Data rows:
•••••

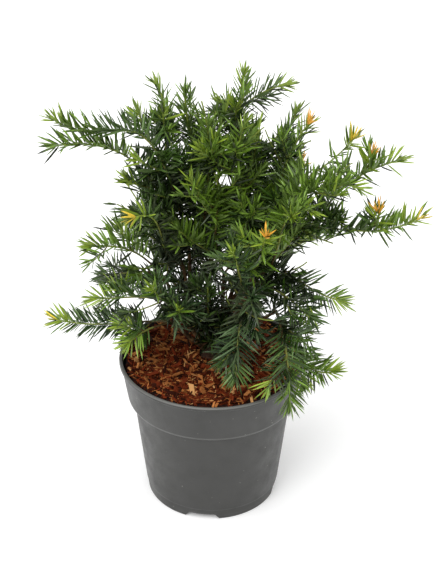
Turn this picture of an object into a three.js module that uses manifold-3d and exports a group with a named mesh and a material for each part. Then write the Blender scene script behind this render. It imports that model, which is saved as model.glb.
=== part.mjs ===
// A young spreading English yew in a plain grey nursery pot.
// Millimetres, +Z up. The origin is the middle of the pot's flat underside, and -Y is the front.
import * as THREE from 'three';
import { mergeVertices } from 'three/addons/utils/BufferGeometryUtils.js';
import Module from 'manifold-3d';

const wasm = await Module();
wasm.setup();

// The pot: a tapering body, a wider collar above it and a thin lip.
const POT = {
  height: 159, rimRadius: 95, lipHeight: 4, lipStand: 1.6,
  collarFoot: 116.6, collarRadius: 87.4, bodyTop: 80.7, baseRadius: 68.5,
  wall: 1.9, floor: 2.6, footBand: 12.5, sectors: 42,
};
const NOTCH = { count: 4, first: 261, width: 33, height: 5.5, depth: 9 };

// The filling: compost up to the mulch, whose top is a low uneven mound around the seat of the trunk.
const MULCH = { seat: 151.7, seatRadius: 26, crest: 153.8, edge: 149.8, roughness: 1.5, rings: 5, seed: 4021 };

// The trunk: short, leaning a little to the left, with a flare where it leaves the mulch.
const TRUNK = {
  ground: 152, x: -1, y: 13, height: 46, lean: 4, leanWay: 170,
  flare: 11.5, neck: 6.8, neckHeight: 13, top: 4.6, sides: 12, steps: 8,
};

// Clearances between pieces, and the thickness of the wood.
const GAP = 0.3;
const CLEAR = 0.7;
const OWN_CLEAR = -2.2;
const OWN_TWIG = -5;
const BOUGH = {
  foot: 2.7, tip: 1.5, knob: 2.5, sides: 5, steps: 6, leave: 38, topLeave: 84, bendIn: 0.3, bendOut: 0.35,
};
const STEM = { foot: 1.25, tip: 0.85, side: 0.95, sideTip: 0.7 };

// The shoots of one fork stand at least so far from each other and from the bough behind them, in degrees.
const FORK = { apart: 58, behind: 68, rounds: 40, ease: 0.55 };

// Needles stand closer together on a real shoot. These are fewer, and larger.
const NEEDLE = {
  length: 25, short: 16, pitch: 8.6, terminal: 12, root: 3.2, top: 0.75,
  sweepFoot: 66, sweepTip: 44, flatLift: 12, roundLift: -20, liftScatter: 16, topScatter: 30, sweepScatter: 12,
};

// Side twigs: where on the shoot they stand, how long they are for its length, and how far they open from it.
const SIDE_TWIG = {
  from: 0.14, to: 0.84, spacing: 25, share: 0.42, fall: 0.2, least: 20, longest: 54, slim: 0.55,
  slimTo: 0.5,
  open: 47, openScatter: 12, flatTurn: 180, flatScatter: 24, roundTurn: 137.5, roundScatter: 40, sampling: 40,
};

// How far a spray's upper side is tilted towards the nearer side of the plant, and how far its bends reach.
const FACE = { tilt: 32, divide: 45 };
const BEND = 0.45;
const MASS_SEED = 1201;
const MASS_STEP = 97;

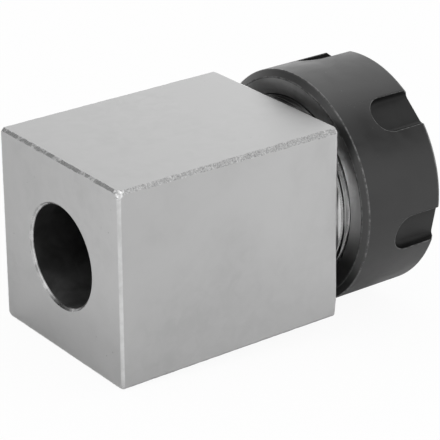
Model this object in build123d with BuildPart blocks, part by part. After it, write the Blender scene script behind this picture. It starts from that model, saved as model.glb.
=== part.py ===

•••••

Task: Write out once more the lines above beginning at the line with "Model this object"; continue through the final line and stop there.

Output below:
Model this object in build123d with BuildPart blocks, part by part. After it, write the Blender scene script behind this picture. It starts from that model, saved as model.glb.
=== part.py ===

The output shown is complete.